In the post-independence era of parliamentary politics, the “Union of Burma” was dominated by political parties among the ethnic Bamar majority, notably the Anti-Fascist People’s Freedom League (AFPFL) which won a landslide victory in the 1951 general election. In many respects, this was comparable to the NLD victory in the 2015 election, and the result is just the same: ignorance about the aspirations of ethnic political parties and neglect about their representation. Only following the 1960 general election, when neither the Clean nor Stable factions of the AFPFL won a supreme majority, did AFPFL leaders begin to approach the leaders of ethnic political parties for inclusion in the central government.
Arguably, the NLD has followed in the same footsteps as the AFPFL since its victory in the 2015 general election after which it marginalised the ANP and SNLD from office. At the time, the NLD won 79 percent of the total constituencies in the country, although this was reduced to 59 percent control in the Union Parliament after the inclusion of the 25 per cent of seats that are reserved for military personnel.
It will thus be important to see what will happen in the 2020 polls. Due to the party’s weak performance in bringing about peace, democracy and economic reform, it is a popular perception that the NLD will not achieve another “79 percent win” in constituencies nationwide this time around, especially in ethnic nationality areas. But, if the NLD loses 13 per cent of its seats to ethnic and smaller parties, it can no longer be a dominant or singular party in the union legislatures and government. In this case, the NLD could choose to join a block with other parties that would form the basis for a power-sharing government.
For now, however, NLD leaders have said that they would not like to form a coalition government. In contrast, many ethnic parties have merged together during the past year under the same political banner to prevent “vote-splitting” which, they believe, has lead to election defeats in the past. They have reasons for confidence. If we look at the results of the 2017 and 2018 by-elections, there were a number of constituencies that were won from the NLD – or turned – by ethnic parties in the Chin, Karen and Shan States. In the 2017 and 2018 by-elections, the NLD won only 47 and 53 percent of the constituencies respectively, and this is a significant fall in the party’s share of the vote if compared to the 79 percent victory in the 2015 polls.

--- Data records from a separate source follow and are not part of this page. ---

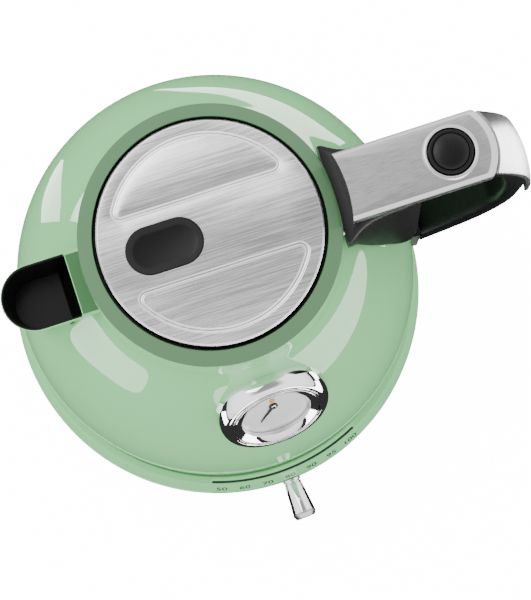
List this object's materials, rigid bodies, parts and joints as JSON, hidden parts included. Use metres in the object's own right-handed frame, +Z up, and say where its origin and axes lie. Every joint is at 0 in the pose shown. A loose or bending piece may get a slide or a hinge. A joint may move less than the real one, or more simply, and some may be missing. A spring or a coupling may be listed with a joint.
{
  "type": "cordless electric kettle",
  "caption": "Bell-shaped enamelled kettle with a looped handle, push-button lid and dial thermometer, on a round power base with a temperature slider.",
  "frame": {"origin": "centre of the power base on the table", "axes": "+Z up, +X towards the handle, -X towards the spout, -Y towards the dial and the temperature slider"},
  "size_m": [0.2664, 0.2359, 0.2356],
  "materials": {
    "enamel": "high gloss",
    "collar_enamel": "gloss",
    "black_plastic": "satin",
    "grey_plastic": "satin",
    "smoked_strip": "gloss",
    "brushed_lid": "brushed",
    "dial_silver": "matt silver",
    "steel": "satin",
    "chrome": "mirror",
    "satin_aluminium": "satin",
    "brass": "plain",
    "bronze": "satin",
    "rubber": "matt",
    "clear_glass": "clear",
    "circuit_board": "lacquered"
  },
  "bodies": {
    "power_base": {"base_shell": "enamel", "base_top_plate": "black_plastic", "base_bottom_cover": "black_plastic", "rubber_feet": "rubber", "base_screws": "steel", "base_socket": "black_plastic", "socket_contacts": "brass", "indicator_strip": "smoked_strip", "lever_track": "black_plastic", "control_board": "circuit_board", "cord_gland": "rubber"},
    "temperature_slider": {"temperature_lever": "chrome", "lever_cap": "satin_aluminium", "lever_collar": "black_plastic", "lever_carrier": "black_plastic"},
    "connector": {"kettle_connector": "black_plastic", "connector_rings": "brass"},
    "kettle": {"outer_shell": "enamel", "inner_vessel": "steel", "collar_ring": "collar_enamel", "mouth_liner": "black_plastic", "spout_shell": "enamel", "spout_liner": "black_plastic", "filter_frame": "black_plastic", "filter_mesh": "steel", "heater_plate": "satin_aluminium", "heating_element": "steel", "heater_seal": "rubber", "thermostat": "black_plastic", "underside_cover": "black_plastic", "underside_screws": "steel", "gauge_housing": "black_plastic", "gauge_bezel": "chrome", "gauge_ring": "chrome", "gauge_glass": "clear_glass", "gauge_dial": "dial_silver", "gauge_marker": "bronze", "gauge_coil": "brass", "handle_top_plate": "satin_aluminium", "handle_back_plate": "satin_aluminium", "handle_grip": "black_plastic", "upper_bracket": "grey_plastic", "lower_bracket": "grey_plastic", "handle_screws": "steel", "button_bezel": "satin_aluminium", "latch_pin": "steel", "latch_spring": "steel", "hinge_yoke": "steel", "hinge_pin": "steel"},
    "needle": {"gauge_needle": "grey_plastic"},
    "lid_button": {"button_cap": "black_plastic", "button_ring": "chrome"},
    "latch": {"latch_lever": "steel"},
    "lid": {"lid_cover": "brushed_lid", "lid_insert": "black_plastic", "lid_core": "black_plastic", "lid_gasket": "rubber", "lid_screws": "steel"}
  },
  "joints": [
    {"name": "temperature_slide", "type": "hinge", "parent": "power_base", "child": "temperature_slider", "pos_m": [0, 0, 0.016], "axis": [0, 0, 1], "range_deg": [-20.04, 20.04]},
    {"name": "kettle_lift", "type": "slide", "parent": "power_base", "child": "connector", "axis": [0, 0, 1], "range_m": [0, 0.06]},
    {"name": "kettle_swivel", "type": "hinge", "parent": "connector", "child": "kettle", "pos_m": [0, 0, 0.035], "axis": [0, 0, 1], "continuous": true},
    {"name": "needle_turn", "type": "hinge", "parent": "kettle", "child": "needle", "pos_m": [0.00465, -0.07823, 0.16337], "axis": [0.0539, -0.9076, 0.4164], "range_deg": [0, 76]},
    {"name": "button_press", "type": "slide", "parent": "kettle", "child": "lid_button", "axis": [0, 0, -1], "range_m": [0, 0.003], "stiffness_N_per_m": 500, "springref_m": -0.002},
    {"name": "latch_rock", "type": "hinge", "parent": "kettle", "child": "latch", "pos_m": [0.09, 0, 0.2257], "axis": [0, 1, 0], "range_deg": [0, 7], "deforming": ["latch_spring"]},
    {"name": "lid_hinge", "type": "hinge", "parent": "kettle", "child": "lid", "pos_m": [0.0475, 0, 0.2222], "axis": [0, 1, 0], "range_deg": [0, 60]}
  ],
  "couplings": [
    {"joint": "latch_rock", "follows": "button_press", "rad_per_m": 38.462}
  ]
}
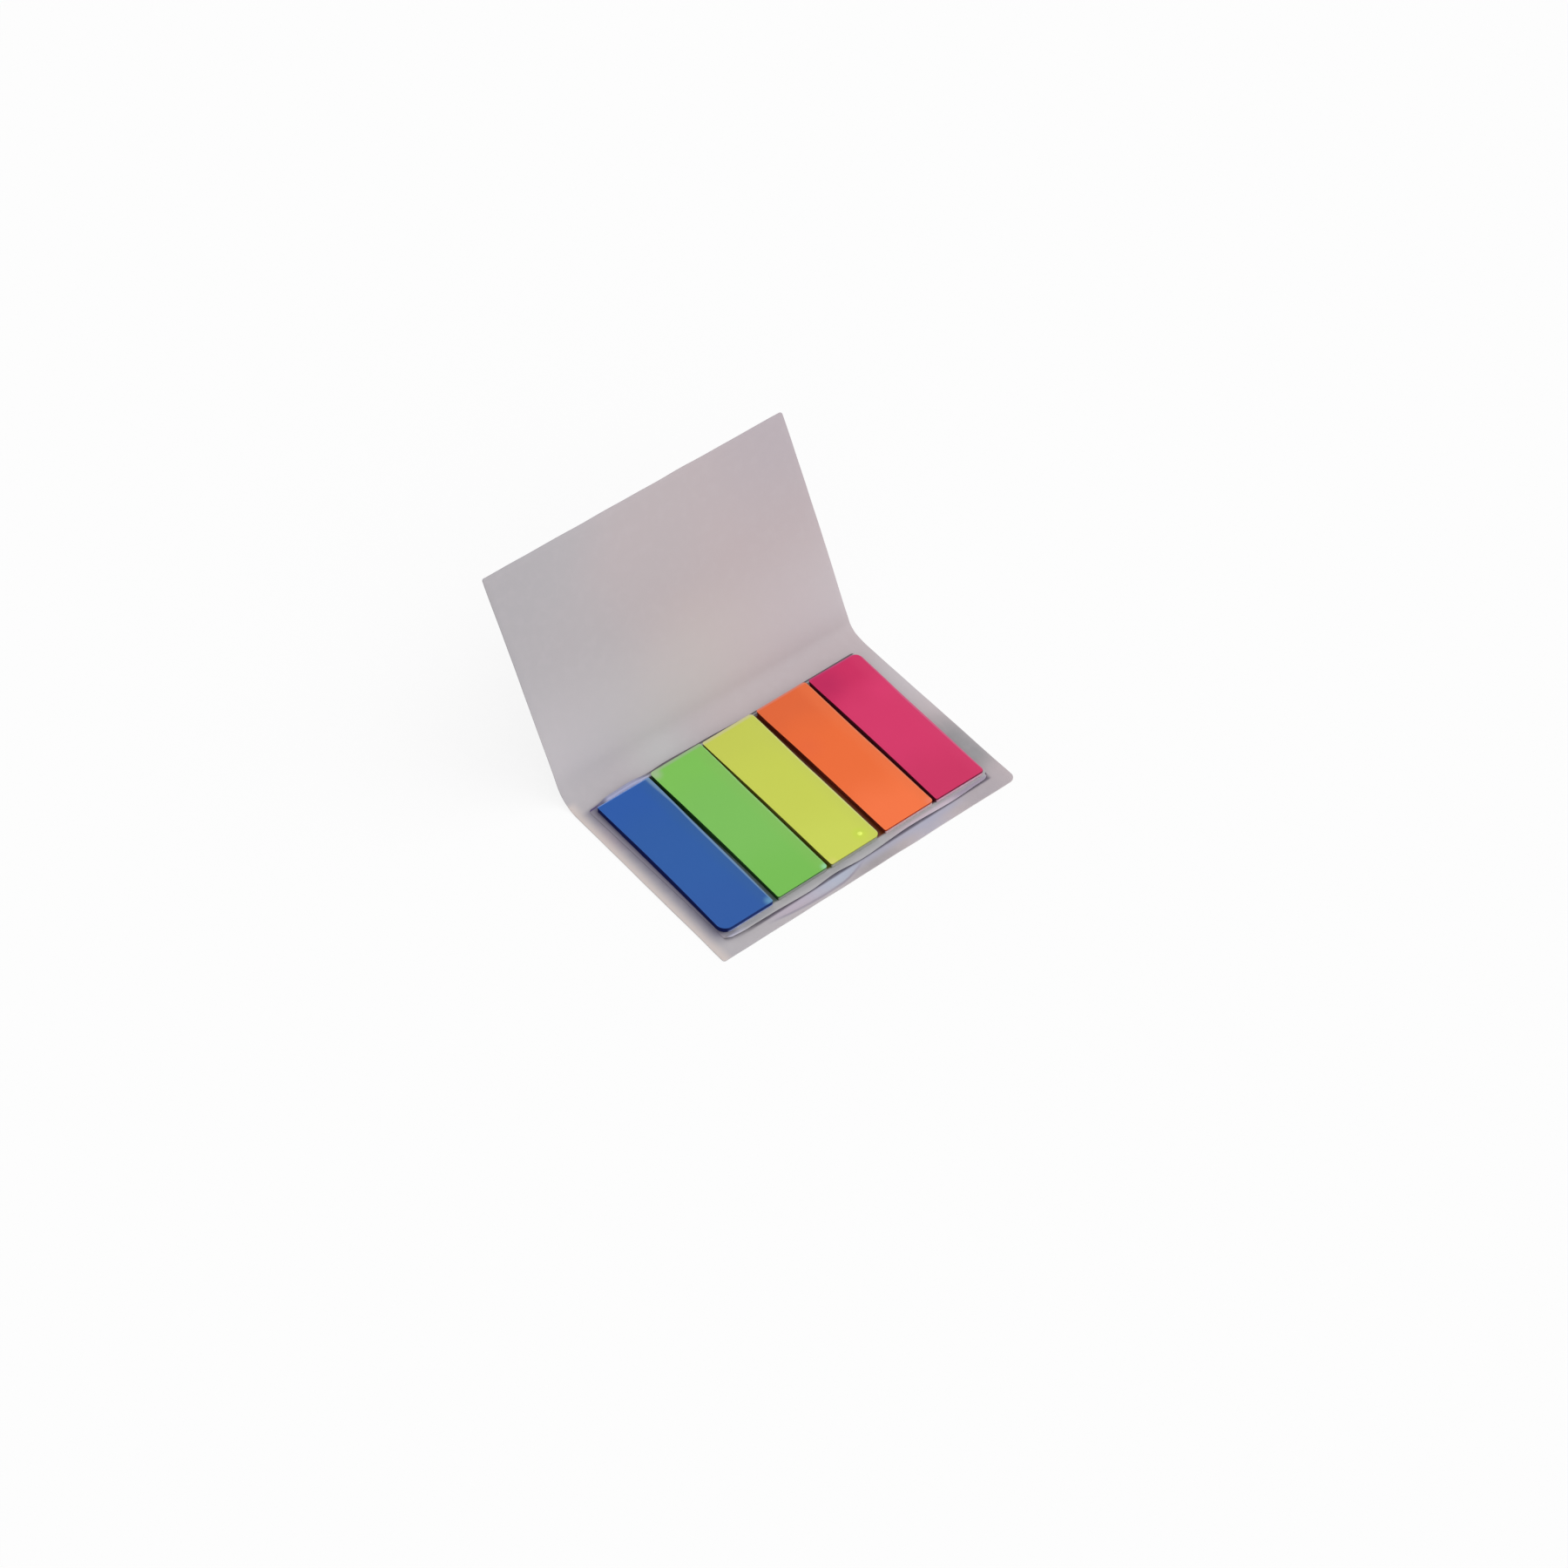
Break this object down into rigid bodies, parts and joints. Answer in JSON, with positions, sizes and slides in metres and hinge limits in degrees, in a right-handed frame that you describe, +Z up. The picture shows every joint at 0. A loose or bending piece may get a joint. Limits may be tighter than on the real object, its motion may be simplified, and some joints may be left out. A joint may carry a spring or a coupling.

The results of the 2020 elections will therefore be of critical importance. Covid-19 is only adding to the challenges in transition. The question remains, however, whether the upcoming polls will determine a shift in NLD policies on the vital issues of federalism and democracy.
Kyaw Lynn is a post-graduate student mastering in Political Science at the University of Yangon. He is also the chairperson of Political Science Association (University of Yangon) as well as one of the founders of the Amnesty Arakan Team.